Tak hanya pembebasan lahan,  Kejaksaan Agung juga mengawal semua kegiatan PLN, mulai dari proyek pembangkit hingga pembangunan transmisi bahkan hingga pembelian bahan bakar pembangkit. 

"Seluruh kegiatan PLN termasuk anak usaha dikawal Kejaksaan Agung, " ungkapnya. 

Jaksa Agung HM Prasetyo menjelaskan MoU yang ditandatangani PLN dan Kejaksaan Agung pada hari ini bukan yang pertama kalinya, namun kelanjutan dari MoU yang sudah dijalin sebelumnya. 

"Makna dan tujuannya adalah supaya program atau proyek strategis pemerintah termasuk masalah kelistrikan ini bisa berjalan dengan baik," terangnya. 

Apalagi PLN mengemban tugas berat yang harus diselesaikan dalam lima tahun yaitu membangun pembangkit 35 ribu MW serta jaringan distribusi dan transmisi listrik.

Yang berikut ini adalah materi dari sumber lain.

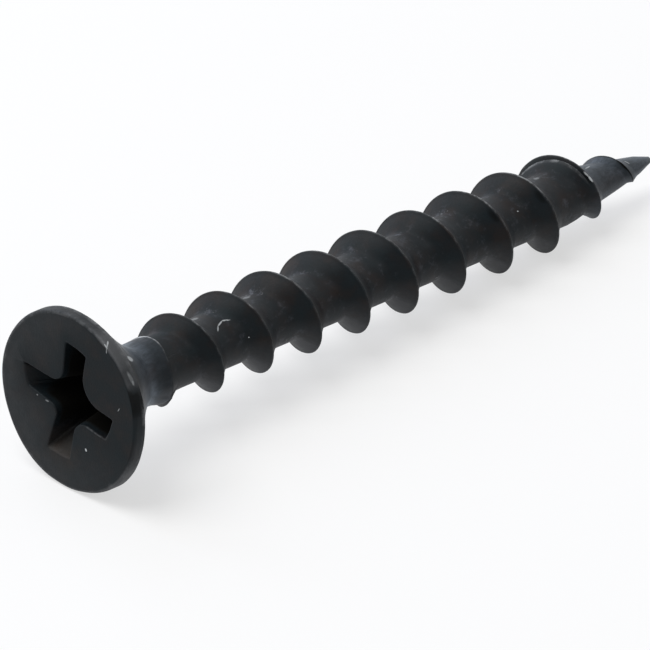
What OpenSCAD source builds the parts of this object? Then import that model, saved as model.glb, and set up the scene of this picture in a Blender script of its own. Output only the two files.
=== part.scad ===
// Coarse-thread drywall screw with a bugle head and a cross recess.
// One piece of steel wire: the head is cold-formed, the thread and the point are rolled.
// It lies as it rests on a bench. The rim of the head and one thread crest touch z = 0,
// the point looks along +X, and the origin is on the bench under the middle of the screw.

/* [Length] */
// From the flat face of the head to the end of the point
screw_len = 34.1; // [30:0.1:45]

/* [Head] */
// Diameter over the rim
head_d = 7.64; // [7.2:0.04:8.6]
// Height of the upright rim, its rounded edge included
rim_h = 0.55; // [0.4:0.05:0.8]
// Rounding between the flat face and the rim
edge_r = 0.15; // [0.1:0.05:0.3]
// Depth below the face at which the trumpet flare has run out into the neck
flare_h = 3.2; // [2.8:0.1:3.3]
// How fast the flare draws in: 1 is a plain cone
flare_curve = 1.3; // [1.2:0.05:2.2]

/* [Cross recess] */
// Reach of two opposite wings at the face, from end to end
wing_span = 4.9; // [4.4:0.1:5.2]
// Width of a wing at the face
wing_w = 1.05; // [0.9:0.05:1.2]
// Depth of the wings below the face
recess_depth = 2.3; // [1.9:0.1:2.5]
// Reach of two opposite wings at the bottom, from end to end
wing_foot = 2.3; // [2:0.1:2.5]
// Width of a wing at the bottom
wing_foot_w = 0.65; // [0.5:0.05:0.8]
// Width across the flats that cut off the corners between the wings at the face
corner_cut = 2.05; // [1.9:0.05:2.3]
// Turn of the recess from the floor line
recess_turn = 8; // [0:1:89]

/* [Neck and core] */
// Diameter of the neck where the flare ends
neck_d = 2.75; // [2.6:0.05:2.9]
// Length over which the neck narrows to the core
neck_run = 2.5; // [1.5:0.1:4]
// Diameter of the core between the crests
core_d = 2.42; // [2.1:0.02:2.6]

/* [Thread] */
// Diameter over the full crests
thread_d = 3.94; // [3.6:0.02:4.4]
// Advance in one turn
pitch = 2.81; // [2.5:0.01:3.1]
// Width of the rounded-off top of a crest
crest_w = 0.1; // [0.06:0.02:0.16]
// Width of the flank on the head side of a crest
back_flank = 0.74; // [0.5:0.02:0.9]
// Width of the flank on the point side of a crest
front_flank = 0.96; // [0.6:0.02:1]
// Hollowness of both flanks: 1 is straight
flank_curve = 1.25; // [1:0.05:2]
// Where the crest begins, measured from the face
thread_start = 3.68; // [3.5:0.02:4]
// Angle round the axis at which it begins, measured from the floor line
start_angle = 232.5; // [0:7.5:352.5]
// Turns that the crest needs to grow to its full height
rise_turns = 1.2; // [0.6:0.1:2]
// How the crest grows: below 1 is fast at first
rise_curve = 0.4; // [0.3:0.05:1]

/* [Point] */
// Length over which the crest draws in towards the tip
crest_taper = 6.1; // [5.5:0.1:8]
// How the crest draws in: 1 is straight
taper_curve = 1.1; // [1:0.05:1.6]
// Length of the cone that the core runs out into
cone_len = 5.2; // [4.8:0.1:7]
// Length of bare cone between the end of the thread and the tip
bare_tip = 1.4; // [0.8:0.1:2]
// Diameter of the blunt end of the point
tip_d = 0.4; // [0.2:0.02:0.5]
// Length of the bevel round that blunt end
tip_bevel = 0.12; // [0.06:0.02:0.2]

/* [Hidden] */

// Facets round one turn: the start angle and the floor line both fall on a corner
turn_n = 48;
head_fn = 72;
head_r = head_d / 2;
thread_r = thread_d / 2;
core_r = core_d / 2;
neck_r = neck_d / 2;
tip_r = tip_d / 2;
end_r = 0.45 * tip_r;
bevel_z = screw_len - tip_bevel;
flank_steps = 3;
edge_steps = 3;
flare_steps = 11;
seam = 0.03;
bury = 0.3;

// Fraction of the way from a to b, held between 0 and 1
function part(z, a, b) = min(1, max(0, (z - a) / (b - a)));

// Radius of the body under the thread at a distance z from the face
function body_r(z) =
    let (cone_z = screw_len - cone_len)
    z < cone_z
        ? neck_r - seam + (core_r - neck_r + seam) * part(z, flare_h, flare_h + neck_run)
        : core_r + (tip_r - core_r) * part(z, cone_z, bevel_z);

// Radius of the crest line where it draws in at the point
function crest_r(z) =
    tip_r + (thread_r - tip_r) * pow(1 - part(z, screw_len - crest_taper, screw_len), taper_curve);

// Height of the crest above the body at a distance z from the face
function crest_h(z) =
    max(0, crest_r(z) - body_r(z))
    * pow(part(z, thread_start, thread_start + rise_turns * pitch), rise_curve);

// How wide the two flanks are there, as a share of their full width
function spread(z) = 0.35 + 0.65 * min(1, crest_h(z) / (thread_r - core_r));

// One thread profile as pairs of place along the axis and share of the crest height,
// from the foot of the flank on the head side to the foot on the point side
profile = concat(
    [for (i = [0 : flank_steps]) let (t = i / flank_steps)
        [-crest_w / 2 - back_flank * (1 - t), pow(t, flank_curve)]],
    [for (i = [0 : flank_steps]) let (t = i / flank_steps)
        [crest_w / 2 + front_flank * t, pow(1 - t, flank_curve)]]);
rows = len(profile);

// The crest ends where the bare tip begins
steps = round((screw_len - bare_tip - thread_start) / pitch * turn_n);

// Corner k of the profile at step s of the helix
function thread_at(s, k) =
    let (c = thread_start + pitch * s / turn_n,
         w = spread(c),
         z = c + profile[k][0] * w,
         r = body_r(z) + crest_h(c) * profile[k][1],
         a = start_angle + 360 * s / turn_n)
    [r * cos(a), r * sin(a), z];

function ring_at(i, r, z) =
    let (a = start_angle + 360 * i / turn_n)
    [r * cos(a), r * sin(a), z];

// Tilt at which the screw lies: it leans over the rim until the first crest touches
floor_crests = [for (k = [-2 : 20])
    let (c = thread_start + pitch * (k + (360 - start_angle) / 360))
    if (c > screw_len / 2 && c < screw_len - bare_tip) c];
lean = min([for (c = floor_crests)
    let (foot = c + crest_w / 2 * spread(c))
    atan((head_r - body_r(foot) - crest_h(c)) / (foot - rim_h))]);
face_height = rim_h * sin(lean) + head_r * cos(lean);
face_r = head_r - edge_r;
middle_x = (screw_len * cos(lean) + (end_r - face_r) * sin(lean)) / 2;

// Head, flare and neck as one turned profile, round from the face to the neck's end
module head_blank() {
    rotate_extrude($fn = head_fn)
        polygon(concat(
            [[0, 0]],
            [for (i = [0 : edge_steps]) let (a = 90 * i / edge_steps)
                [face_r + edge_r * sin(a), edge_r * (1 - cos(a))]],
            [for (i = [0 : flare_steps]) let (t = i / flare_steps)
                [neck_r + (head_r - neck_r) * pow(1 - t, flare_curve),
                 rim_h + (flare_h - rim_h) * t]],
            [[0, flare_h]]));
}

// A wedge with sloping ends and sloping sides, wide at the face and narrow at the bottom
module wing(top_len, foot_len, top_w, foot_w, depth) {
    over = 0.5;
    grow = over / depth;
    top_l = top_len + (top_len - foot_len) * grow;
    top_b = top_w + (top_w - foot_w) * grow;
    intersection() {
        rotate([90, 0, 0])
            linear_extrude(height = top_b + 1, center = true)
                polygon([[-top_l / 2, -over], [top_l / 2, -over],
                         [foot_len / 2, depth], [-foot_len / 2, depth]]);
        rotate([90, 0, 90])
            linear_extrude(height = top_l + 1, center = true)
                polygon([[-top_b / 2, -over], [top_b / 2, -over],
                         [foot_w / 2, depth], [-foot_w / 2, depth]]);
    }
}

// Two crossed wings, the cut-off corners between them and the drilled-looking cone below
module cross_recess() {
    for (turn = [0, 90])
        rotate([0, 0, recess_turn + turn])
            wing(wing_span, wing_foot, wing_w, wing_foot_w, recess_depth);
    rotate([0, 0, recess_turn + 45])
        wing(corner_cut, wing_foot_w * 1.3, corner_cut, wing_foot_w * 1.3, recess_depth - 0.1);
    translate([0, 0, recess_depth - 0.05])
        cylinder(h = 0.3, r1 = wing_foot_w * 0.7, r2 = 0.12, $fn = 24);
}

// Rolled shank: a strip that follows the helix, closed by a buried ring and a bevelled tip
module threaded_shank() {
    z_low = flare_h - bury;
    last = rows - 1;
    strip = [for (s = [0 : steps], k = [0 : last]) thread_at(s, k)];
    low_ring = [for (i = [0 : turn_n - 1]) ring_at(i, neck_r - seam, z_low)];
    tip_ring = [for (i = [0 : turn_n - 1]) ring_at(i + steps, tip_r, bevel_z)];
    end_ring = [for (i = [0 : turn_n - 1]) ring_at(i + steps, end_r, screw_len)];
    low = len(strip);
    tip = low + turn_n;
    end = tip + turn_n;
    flat_strip = [for (s = [0 : steps - 1], k = [0 : last - 1])
        let (a = s * rows + k, b = a + rows)
        each [[a, a + 1, b + 1], [a, b + 1, b]]];
    // From the foot on the point side across the root to the foot one turn on
    root = [for (s = [0 : steps - turn_n - 1])
        let (a = s * rows + last, b = a + rows,
             c = (s + turn_n) * rows, d = c + rows)
        each [[a, c, d], [a, d, b]]];
    // From the buried ring to the first turn
    below = [for (i = [0 : turn_n - 2])
        let (a = i * rows)
        each [[low + i, a, a + rows], [low + i, a + rows, low + i + 1]]];
    first_edge = concat([low], [for (k = [0 : last]) k], [turn_n * rows, (turn_n - 1) * rows]);
    below_last = [for (i = [0 : len(first_edge) - 2])
        [low + turn_n - 1, first_edge[i + 1], first_edge[i]]];
    // From the last turn to the tip
    above = [for (i = [1 : turn_n - 1])
        let (a = (steps - turn_n + i) * rows + last)
        each [[a, tip + i, tip + (i + 1) % turn_n], [a, tip + (i + 1) % turn_n, a + rows]]];
    last_edge = concat([tip + 1, tip],
        [for (k = [last : -1 : 0]) steps * rows + k],
        [(steps - turn_n) * rows + last]);
    above_first = [for (i = [0 : len(last_edge) - 2])
        [(steps - turn_n + 1) * rows + last, last_edge[i + 1], last_edge[i]]];
    bevel = [for (i = [0 : turn_n - 1])
        let (a = tip + i, b = tip + (i + 1) % turn_n)
        each [[a, a + turn_n, b + turn_n], [a, b + turn_n, b]]];
    polyhedron(
        points = concat(strip, low_ring, tip_ring, end_ring),
        faces = concat(flat_strip, root, below, below_last, above, above_first, bevel,
            [[for (i = [0 : turn_n - 1]) low + i]],
            [[for (i = [turn_n - 1 : -1 : 0]) end + i]]),
        convexity = 12);
}

// Places a screw that stands on its face at z = 0 as it lies on the bench
module at_rest() {
    translate([-middle_x, 0, face_height])
        rotate([0, 90 + lean, 0])
            children();
}

module screw() {
    color([0.13, 0.14, 0.15])
        at_rest()
            difference() {
                union() {
                    head_blank();
                    threaded_shank();
                }
                cross_recess();
            }
}

screw();
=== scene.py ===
import bpy
import bmesh
from math import atan2, cos, floor, hypot, pi, radians, sin
from mathutils import Matrix, Vector, noise


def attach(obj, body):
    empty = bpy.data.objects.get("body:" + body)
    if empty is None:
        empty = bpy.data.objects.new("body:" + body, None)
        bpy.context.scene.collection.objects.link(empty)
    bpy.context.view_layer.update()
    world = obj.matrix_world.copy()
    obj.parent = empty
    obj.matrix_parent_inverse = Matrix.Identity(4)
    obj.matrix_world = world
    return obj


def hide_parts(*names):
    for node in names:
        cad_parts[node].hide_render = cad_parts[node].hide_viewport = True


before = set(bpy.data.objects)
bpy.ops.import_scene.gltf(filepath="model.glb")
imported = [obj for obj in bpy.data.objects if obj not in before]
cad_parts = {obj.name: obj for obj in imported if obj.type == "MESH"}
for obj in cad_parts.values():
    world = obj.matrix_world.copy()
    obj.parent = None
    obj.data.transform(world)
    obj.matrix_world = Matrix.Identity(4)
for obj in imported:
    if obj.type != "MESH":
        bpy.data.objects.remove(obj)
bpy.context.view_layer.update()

# THE SCREW
# One piece of steel wire. The head is cold-formed with its cross recess in one blow, the thread
# and the point are rolled between flat dies, and the whole is phosphated black and oiled.
# It is modelled upright, in millimetres, with the face at z = 0 and the point at z = 34.1.
screw_len = 34.1
head_r, rim_h, edge_r = 3.82, 0.55, 0.15
flare_h, flare_curve, waist_r = 3.4, 1.26, 1.345
neck_r, neck_end, core_r = 1.37, 4.45, 1.215
cut_z = neck_end + 0.02
thread_r, pitch = 1.972, 2.8155
back_flank, back_curve = 0.753, 1.17
front_flank, front_curve = 0.974, 1.27
crest_round = 0.07
thread_start, start_angle = 3.562, 225.0
taper_from, taper_to, taper_curve = 28.03, 35.0, 1.182
cone_from, bare_from, pinch_from, blunt_from = 28.5, 33.2, 33.6, 34.0
thread_end, tip_r, end_r = 32.7, 0.165, 0.03
around = 144


# How far x has come from a to b, held between nothing and one
def share(x, a, b):
    return min(1.0, max(0.0, (x - a) / (b - a)))


# The same way, but starting and ending gently
def ease(t):
    return t * t * (3 - 2 * t)


# Eases in from nothing at a to one at b, and out again from c to d
def band(x, a, b, c, d):
    return ease(share(x, a, b)) * (1 - ease(share(x, c, d)))


# A value read off between pairs of place and value, level before the first and after the last
def between(x, pairs):
    for (x0, v0), (x1, v1) in zip(pairs, pairs[1:]):
        if x < x1:
            return v0 + (v1 - v0) * share(x, x0, x1)
    return pairs[-1][1]


# The core under the thread: it steps down where the neck ends, and draws in to the point, a little
# more round z = 30.5 and faster in the last millimetre
def body_r(z):
    if z < neck_end:
        return neck_r
    r = core_r + 0.05 * (1 - share(z, neck_end, neck_end + 1.2)) - 0.81 * share(z, cone_from, bare_from)
    r -= 0.03 * ease(1 - share(abs(z - 30.5), 0.2, 1.0))
    return r - 0.12 * share(z, bare_from, pinch_from) - 0.1 * share(z, pinch_from, blunt_from)


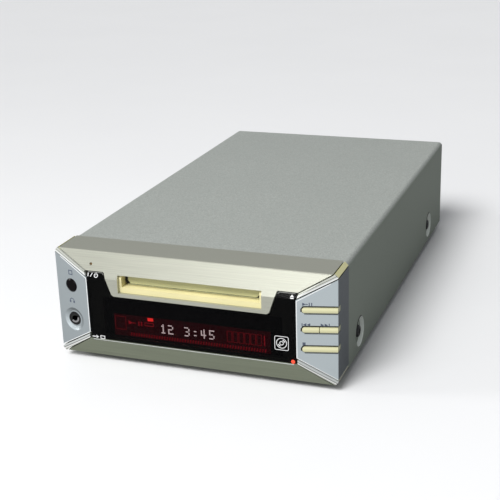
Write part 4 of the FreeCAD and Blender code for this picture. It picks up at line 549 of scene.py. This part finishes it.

"Ini tentunya satu pekerjaan luar biasa. Kejaksanaan menilai tugas berat ini tidak hanya semata tanggung jawab PLN saja, tapi Kejaksaan sebagai aparat penegak hukum, wajib hukumnya untuk mengawal dan mengamankan menjaga keberhasilannya," dia menandaskan.